- EXERCISE -
Give the data again, word for word.

- STORED DATA -
↓

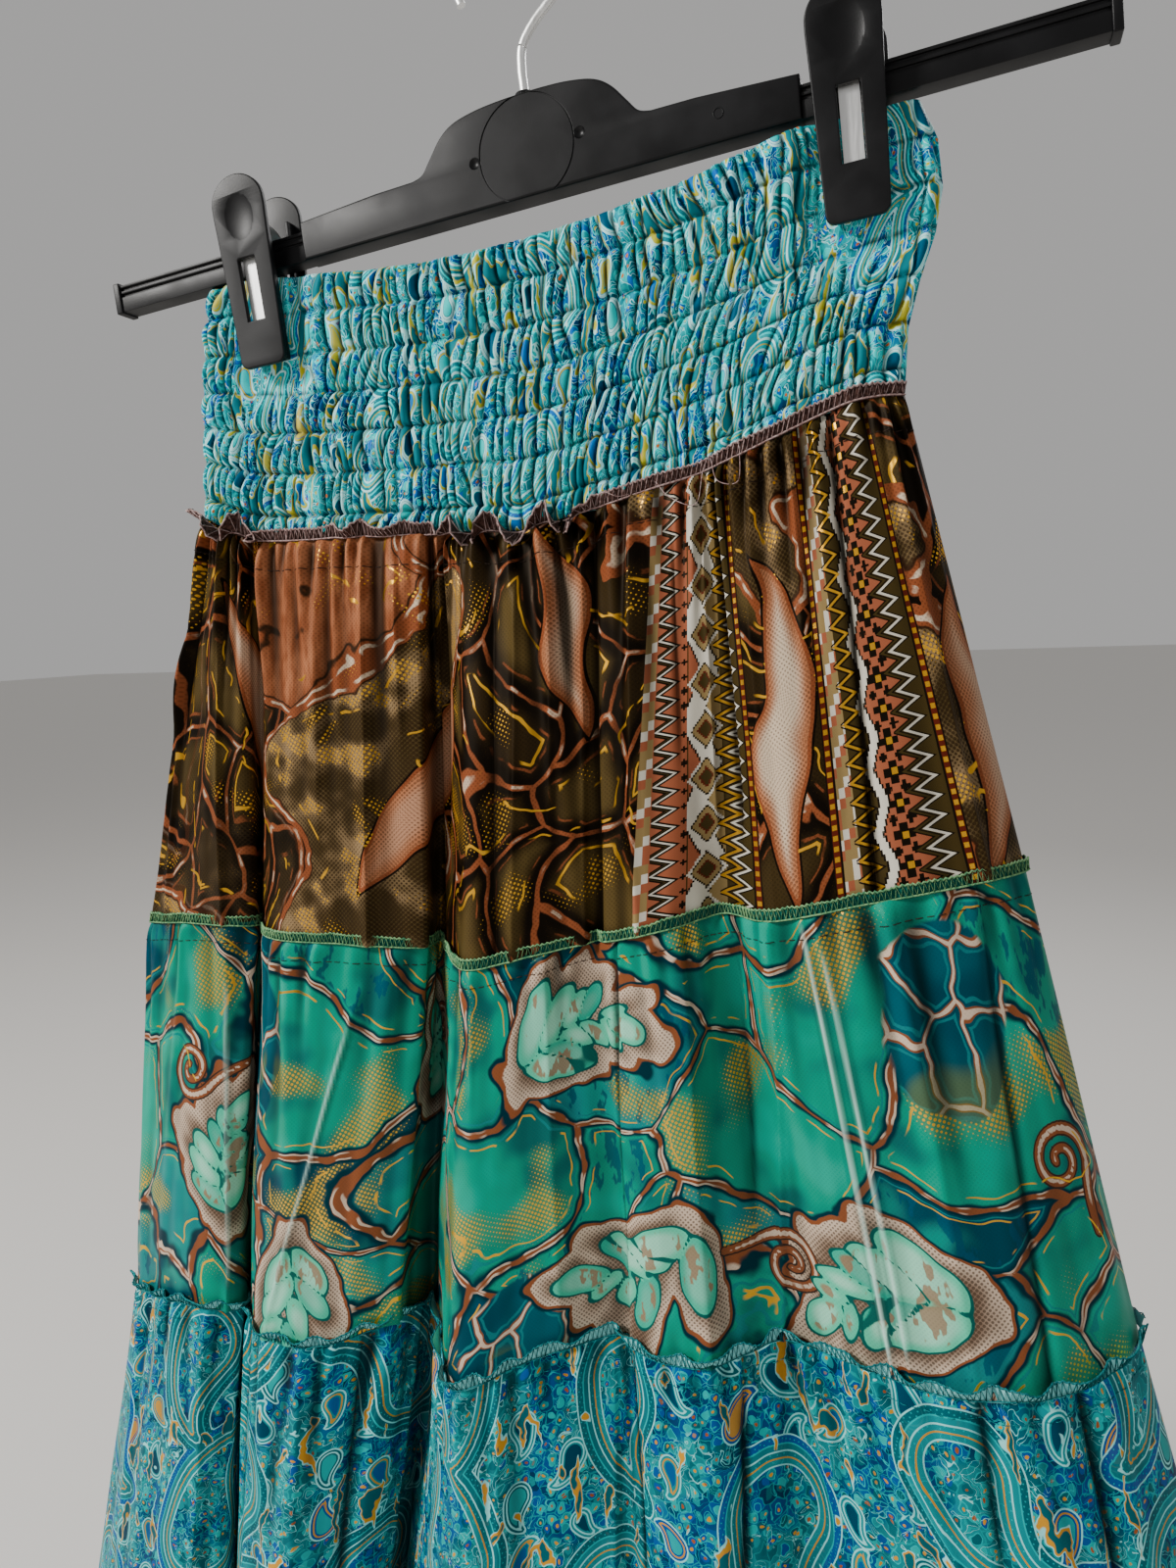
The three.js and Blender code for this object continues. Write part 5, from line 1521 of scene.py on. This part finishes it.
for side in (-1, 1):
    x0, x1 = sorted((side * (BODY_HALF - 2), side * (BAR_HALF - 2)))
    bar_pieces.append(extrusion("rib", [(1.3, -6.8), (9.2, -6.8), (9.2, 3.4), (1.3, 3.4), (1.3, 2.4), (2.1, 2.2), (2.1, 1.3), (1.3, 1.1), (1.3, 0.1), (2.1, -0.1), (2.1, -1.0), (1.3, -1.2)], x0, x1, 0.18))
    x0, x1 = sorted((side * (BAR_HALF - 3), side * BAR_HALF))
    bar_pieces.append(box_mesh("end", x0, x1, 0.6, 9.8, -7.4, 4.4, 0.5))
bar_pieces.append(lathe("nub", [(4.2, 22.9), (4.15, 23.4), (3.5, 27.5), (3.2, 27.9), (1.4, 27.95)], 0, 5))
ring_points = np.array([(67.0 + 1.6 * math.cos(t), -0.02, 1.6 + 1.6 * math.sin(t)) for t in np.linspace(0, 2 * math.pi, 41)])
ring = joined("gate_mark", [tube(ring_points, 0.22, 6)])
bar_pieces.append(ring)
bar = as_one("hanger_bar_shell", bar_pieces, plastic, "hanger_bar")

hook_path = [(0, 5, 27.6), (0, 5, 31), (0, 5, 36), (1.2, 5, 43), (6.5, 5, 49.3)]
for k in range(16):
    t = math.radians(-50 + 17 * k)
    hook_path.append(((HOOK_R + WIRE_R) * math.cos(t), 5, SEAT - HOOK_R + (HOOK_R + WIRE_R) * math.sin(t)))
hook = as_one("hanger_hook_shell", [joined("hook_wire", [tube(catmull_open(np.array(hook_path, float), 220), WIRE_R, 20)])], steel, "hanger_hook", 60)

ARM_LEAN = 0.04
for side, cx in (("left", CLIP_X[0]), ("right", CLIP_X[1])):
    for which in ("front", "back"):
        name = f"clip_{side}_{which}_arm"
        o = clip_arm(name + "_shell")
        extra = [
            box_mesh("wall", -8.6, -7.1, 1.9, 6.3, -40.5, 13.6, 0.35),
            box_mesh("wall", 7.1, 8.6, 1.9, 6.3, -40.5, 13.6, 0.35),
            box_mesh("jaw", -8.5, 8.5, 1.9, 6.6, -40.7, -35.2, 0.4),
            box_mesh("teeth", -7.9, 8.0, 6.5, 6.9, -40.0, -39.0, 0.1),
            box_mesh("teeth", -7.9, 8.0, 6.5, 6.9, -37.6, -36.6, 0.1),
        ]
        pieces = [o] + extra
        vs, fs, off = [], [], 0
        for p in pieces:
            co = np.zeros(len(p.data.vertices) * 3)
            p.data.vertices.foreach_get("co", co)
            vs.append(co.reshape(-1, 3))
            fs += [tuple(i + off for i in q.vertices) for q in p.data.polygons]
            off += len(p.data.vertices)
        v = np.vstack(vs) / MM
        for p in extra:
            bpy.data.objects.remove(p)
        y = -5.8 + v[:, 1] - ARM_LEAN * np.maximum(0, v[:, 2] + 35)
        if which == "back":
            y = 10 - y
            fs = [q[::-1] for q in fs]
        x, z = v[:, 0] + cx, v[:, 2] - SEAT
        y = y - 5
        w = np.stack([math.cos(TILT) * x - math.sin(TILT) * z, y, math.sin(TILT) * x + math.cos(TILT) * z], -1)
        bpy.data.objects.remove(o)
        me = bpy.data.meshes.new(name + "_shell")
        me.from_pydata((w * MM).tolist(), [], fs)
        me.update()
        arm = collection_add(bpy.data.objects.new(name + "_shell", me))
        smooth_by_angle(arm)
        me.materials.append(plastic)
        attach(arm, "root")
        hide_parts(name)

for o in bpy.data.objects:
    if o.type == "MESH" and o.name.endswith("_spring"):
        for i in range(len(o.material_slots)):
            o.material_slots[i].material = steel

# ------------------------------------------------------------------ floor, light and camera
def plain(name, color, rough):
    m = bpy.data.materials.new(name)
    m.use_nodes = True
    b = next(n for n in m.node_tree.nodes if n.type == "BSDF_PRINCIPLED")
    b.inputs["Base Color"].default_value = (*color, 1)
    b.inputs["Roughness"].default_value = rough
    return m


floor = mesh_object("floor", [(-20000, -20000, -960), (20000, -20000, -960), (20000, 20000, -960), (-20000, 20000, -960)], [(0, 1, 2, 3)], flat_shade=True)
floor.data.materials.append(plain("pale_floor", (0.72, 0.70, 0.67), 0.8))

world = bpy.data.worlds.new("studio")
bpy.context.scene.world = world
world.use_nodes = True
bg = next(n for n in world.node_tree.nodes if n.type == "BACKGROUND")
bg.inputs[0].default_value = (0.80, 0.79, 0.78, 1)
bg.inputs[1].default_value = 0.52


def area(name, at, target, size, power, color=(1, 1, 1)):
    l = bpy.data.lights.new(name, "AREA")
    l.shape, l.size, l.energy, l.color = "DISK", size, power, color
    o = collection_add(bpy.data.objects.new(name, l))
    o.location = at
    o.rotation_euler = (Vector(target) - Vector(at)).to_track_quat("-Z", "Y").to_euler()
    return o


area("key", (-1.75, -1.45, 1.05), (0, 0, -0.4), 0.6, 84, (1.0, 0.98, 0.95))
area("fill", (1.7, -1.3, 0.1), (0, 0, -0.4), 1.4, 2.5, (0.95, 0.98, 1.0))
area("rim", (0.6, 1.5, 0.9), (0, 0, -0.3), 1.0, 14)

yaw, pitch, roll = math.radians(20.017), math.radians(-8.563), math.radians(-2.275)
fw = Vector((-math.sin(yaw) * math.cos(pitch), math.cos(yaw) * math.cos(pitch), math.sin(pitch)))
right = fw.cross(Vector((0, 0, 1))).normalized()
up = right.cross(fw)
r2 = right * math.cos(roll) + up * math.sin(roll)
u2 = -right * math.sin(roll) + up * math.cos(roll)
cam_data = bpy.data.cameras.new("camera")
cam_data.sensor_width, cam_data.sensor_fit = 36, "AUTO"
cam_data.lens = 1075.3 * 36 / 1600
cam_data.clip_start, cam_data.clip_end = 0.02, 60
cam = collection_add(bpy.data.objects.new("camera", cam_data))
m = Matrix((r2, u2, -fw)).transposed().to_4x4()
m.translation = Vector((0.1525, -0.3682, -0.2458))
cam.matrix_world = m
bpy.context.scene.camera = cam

↑

- WRITTEN RESPONSE -
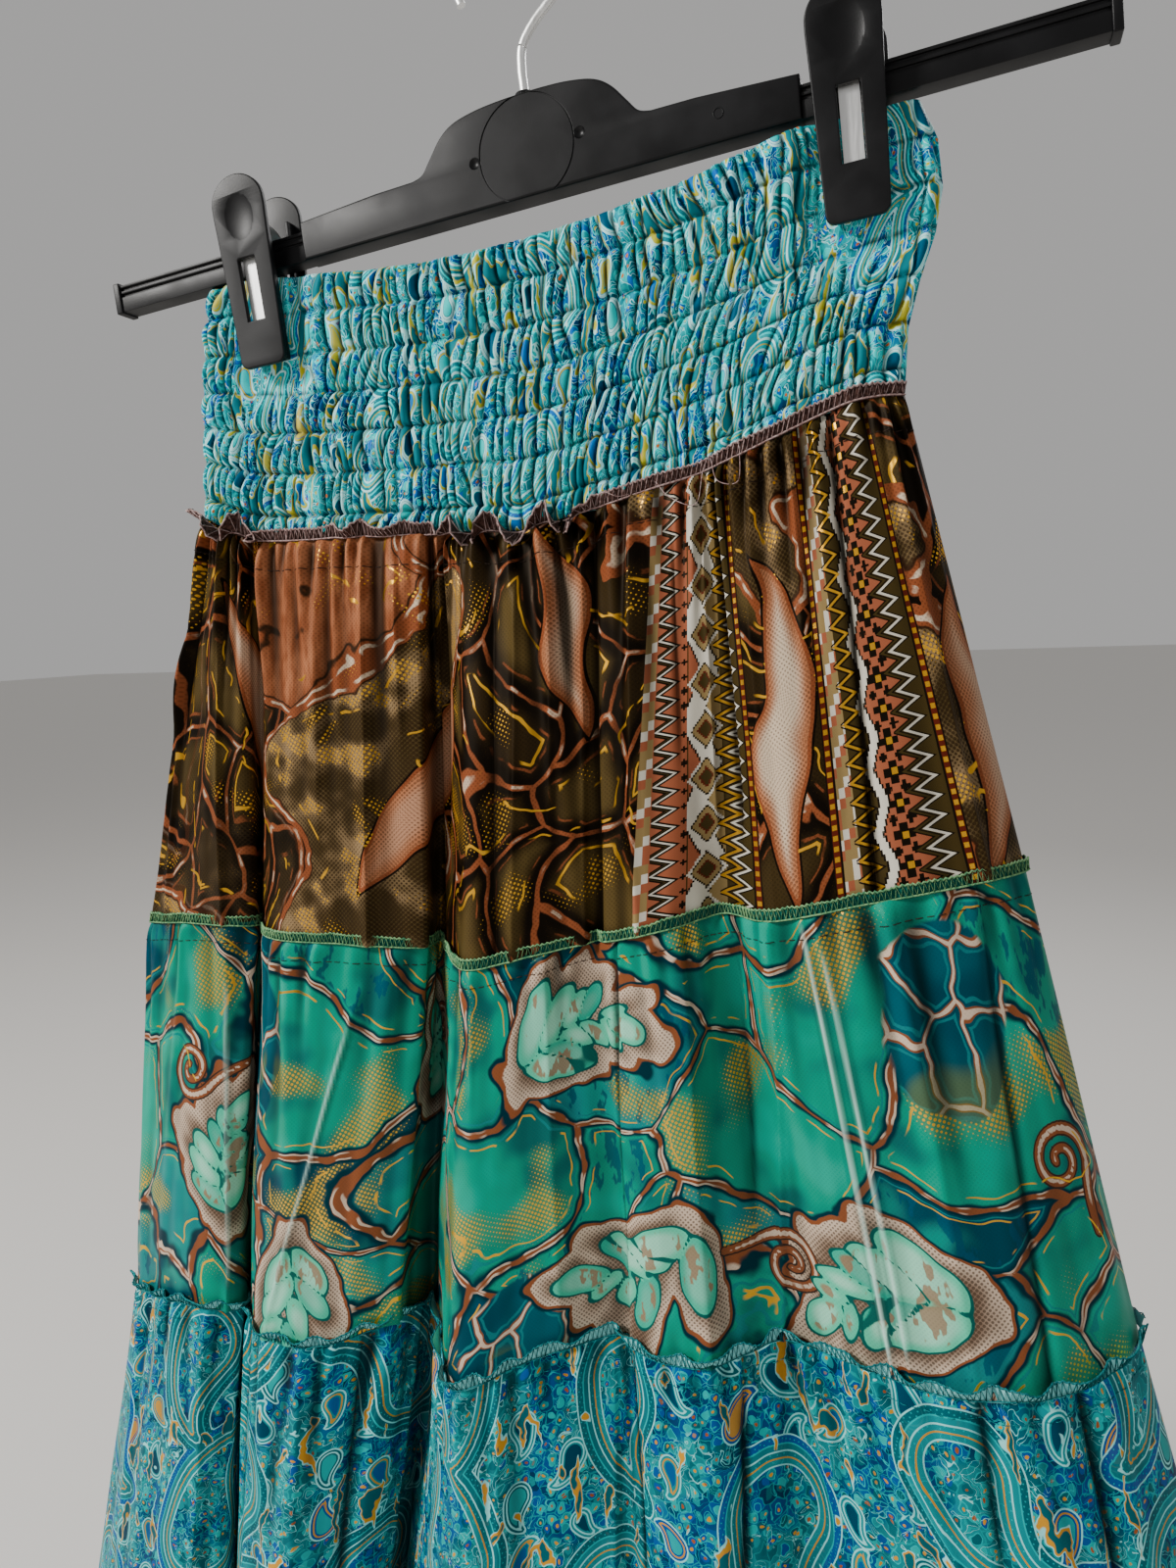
The three.js and Blender code for this object continues. Write part 5, from line 1521 of scene.py on. This part finishes it.
for side in (-1, 1):
    x0, x1 = sorted((side * (BODY_HALF - 2), side * (BAR_HALF - 2)))
    bar_pieces.append(extrusion("rib", [(1.3, -6.8), (9.2, -6.8), (9.2, 3.4), (1.3, 3.4), (1.3, 2.4), (2.1, 2.2), (2.1, 1.3), (1.3, 1.1), (1.3, 0.1), (2.1, -0.1), (2.1, -1.0), (1.3, -1.2)], x0, x1, 0.18))
    x0, x1 = sorted((side * (BAR_HALF - 3), side * BAR_HALF))
    bar_pieces.append(box_mesh("end", x0, x1, 0.6, 9.8, -7.4, 4.4, 0.5))
bar_pieces.append(lathe("nub", [(4.2, 22.9), (4.15, 23.4), (3.5, 27.5), (3.2, 27.9), (1.4, 27.95)], 0, 5))
ring_points = np.array([(67.0 + 1.6 * math.cos(t), -0.02, 1.6 + 1.6 * math.sin(t)) for t in np.linspace(0, 2 * math.pi, 41)])
ring = joined("gate_mark", [tube(ring_points, 0.22, 6)])
bar_pieces.append(ring)
bar = as_one("hanger_bar_shell", bar_pieces, plastic, "hanger_bar")

hook_path = [(0, 5, 27.6), (0, 5, 31), (0, 5, 36), (1.2, 5, 43), (6.5, 5, 49.3)]
for k in range(16):
    t = math.radians(-50 + 17 * k)
    hook_path.append(((HOOK_R + WIRE_R) * math.cos(t), 5, SEAT - HOOK_R + (HOOK_R + WIRE_R) * math.sin(t)))
hook = as_one("hanger_hook_shell", [joined("hook_wire", [tube(catmull_open(np.array(hook_path, float), 220), WIRE_R, 20)])], steel, "hanger_hook", 60)

ARM_LEAN = 0.04
for side, cx in (("left", CLIP_X[0]), ("right", CLIP_X[1])):
    for which in ("front", "back"):
        name = f"clip_{side}_{which}_arm"
        o = clip_arm(name + "_shell")
        extra = [
            box_mesh("wall", -8.6, -7.1, 1.9, 6.3, -40.5, 13.6, 0.35),
            box_mesh("wall", 7.1, 8.6, 1.9, 6.3, -40.5, 13.6, 0.35),
            box_mesh("jaw", -8.5, 8.5, 1.9, 6.6, -40.7, -35.2, 0.4),
            box_mesh("teeth", -7.9, 8.0, 6.5, 6.9, -40.0, -39.0, 0.1),
            box_mesh("teeth", -7.9, 8.0, 6.5, 6.9, -37.6, -36.6, 0.1),
        ]
        pieces = [o] + extra
        vs, fs, off = [], [], 0
        for p in pieces:
            co = np.zeros(len(p.data.vertices) * 3)
            p.data.vertices.foreach_get("co", co)
            vs.append(co.reshape(-1, 3))
            fs += [tuple(i + off for i in q.vertices) for q in p.data.polygons]
            off += len(p.data.vertices)
        v = np.vstack(vs) / MM
        for p in extra:
            bpy.data.objects.remove(p)
        y = -5.8 + v[:, 1] - ARM_LEAN * np.maximum(0, v[:, 2] + 35)
        if which == "back":
            y = 10 - y
            fs = [q[::-1] for q in fs]
        x, z = v[:, 0] + cx, v[:, 2] - SEAT
        y = y - 5
        w = np.stack([math.cos(TILT) * x - math.sin(TILT) * z, y, math.sin(TILT) * x + math.cos(TILT) * z], -1)
        bpy.data.objects.remove(o)
        me = bpy.data.meshes.new(name + "_shell")
        me.from_pydata((w * MM).tolist(), [], fs)
        me.update()
        arm = collection_add(bpy.data.objects.new(name + "_shell", me))
        smooth_by_angle(arm)
        me.materials.append(plastic)
        attach(arm, "root")
        hide_parts(name)

for o in bpy.data.objects:
    if o.type == "MESH" and o.name.endswith("_spring"):
        for i in range(len(o.material_slots)):
            o.material_slots[i].material = steel

# ------------------------------------------------------------------ floor, light and camera
def plain(name, color, rough):
    m = bpy.data.materials.new(name)
    m.use_nodes = True
    b = next(n for n in m.node_tree.nodes if n.type == "BSDF_PRINCIPLED")
    b.inputs["Base Color"].default_value = (*color, 1)
    b.inputs["Roughness"].default_value = rough
    return m


floor = mesh_object("floor", [(-20000, -20000, -960), (20000, -20000, -960), (20000, 20000, -960), (-20000, 20000, -960)], [(0, 1, 2, 3)], flat_shade=True)
floor.data.materials.append(plain("pale_floor", (0.72, 0.70, 0.67), 0.8))

world = bpy.data.worlds.new("studio")
bpy.context.scene.world = world
world.use_nodes = True
bg = next(n for n in world.node_tree.nodes if n.type == "BACKGROUND")
bg.inputs[0].default_value = (0.80, 0.79, 0.78, 1)
bg.inputs[1].default_value = 0.52


def area(name, at, target, size, power, color=(1, 1, 1)):
    l = bpy.data.lights.new(name, "AREA")
    l.shape, l.size, l.energy, l.color = "DISK", size, power, color
    o = collection_add(bpy.data.objects.new(name, l))
    o.location = at
    o.rotation_euler = (Vector(target) - Vector(at)).to_track_quat("-Z", "Y").to_euler()
    return o


area("key", (-1.75, -1.45, 1.05), (0, 0, -0.4), 0.6, 84, (1.0, 0.98, 0.95))
area("fill", (1.7, -1.3, 0.1), (0, 0, -0.4), 1.4, 2.5, (0.95, 0.98, 1.0))
area("rim", (0.6, 1.5, 0.9), (0, 0, -0.3), 1.0, 14)

yaw, pitch, roll = math.radians(20.017), math.radians(-8.563), math.radians(-2.275)
fw = Vector((-math.sin(yaw) * math.cos(pitch), math.cos(yaw) * math.cos(pitch), math.sin(pitch)))
right = fw.cross(Vector((0, 0, 1))).normalized()
up = right.cross(fw)
r2 = right * math.cos(roll) + up * math.sin(roll)
u2 = -right * math.sin(roll) + up * math.cos(roll)
cam_data = bpy.data.cameras.new("camera")
cam_data.sensor_width, cam_data.sensor_fit = 36, "AUTO"
cam_data.lens = 1075.3 * 36 / 1600
cam_data.clip_start, cam_data.clip_end = 0.02, 60
cam = collection_add(bpy.data.objects.new("camera", cam_data))
m = Matrix((r2, u2, -fw)).transposed().to_4x4()
m.translation = Vector((0.1525, -0.3682, -0.2458))
cam.matrix_world = m
bpy.context.scene.camera = cam